The burly man gave me the ice cream and took my five
dollars. I waited for change,
holding the popsicle stick in my hand, but he kept avoiding my eyes, looking
ahead at, well, nothing. There
wasn’t anyone behind me or anyone on the street. I stayed
there a second longer, before clearing my throat, readying myself to demand my
father’s cash, when he looked down at me, and scowled. What did I want, he demanded, and my
eyes watered up immediately. I ran back to our stoop, past my dad, who was
asking for change. Out of either
nerves or instinct (for sympathy) my nose started to bleed, and my mom took my
ice cream and put it in the fridge and made me sit in front of fan with an ice
pack until I calmed down.
As I sat in that chair with a cold face and a pack of paper towels, seven-year-old me avowed to never let anyone take advantage
of me like that again.
Sitting in the Philippines one summer after I read about
Laurie in Little Women, before my
first phone interview with my social media job, during my first full weekend shift as a gift wrapper, and even before I went to see a movie with my friend
Lauren and Sam, nosebleeds are just a way of life with me. I have
honestly gotten so used to it, that when it happens, I’ll just take a cotton
ball out of my purse and stick it up a nostril, no preamble or apology.

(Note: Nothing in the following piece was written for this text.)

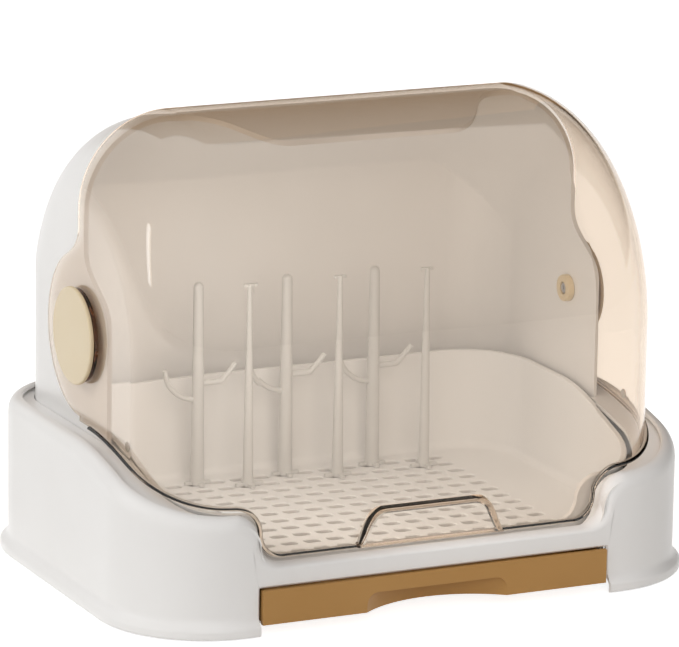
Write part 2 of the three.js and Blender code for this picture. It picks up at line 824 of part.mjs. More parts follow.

I had one in while working, surprising one of my favorite
regulars today. “Morning,” I greeted with a cotton up my left nostril. Shay
stopped to look at me. She gave a
light laugh. “What’s wrong with
you?” she asked. She didn't sound offensive or teasing.
I continued to hang up clothes. “Nosebleed.” She nodded along, understanding, and I
continued, throwing my fist into the air, “But I will not let that stop me from
succeeding, Shay!”
Shay’s face broke into a wide smile. “More power to you girl!” she called
out across the store. And I continued to ring people out and put up clothes, until, inevitably, I could throw that cotton away.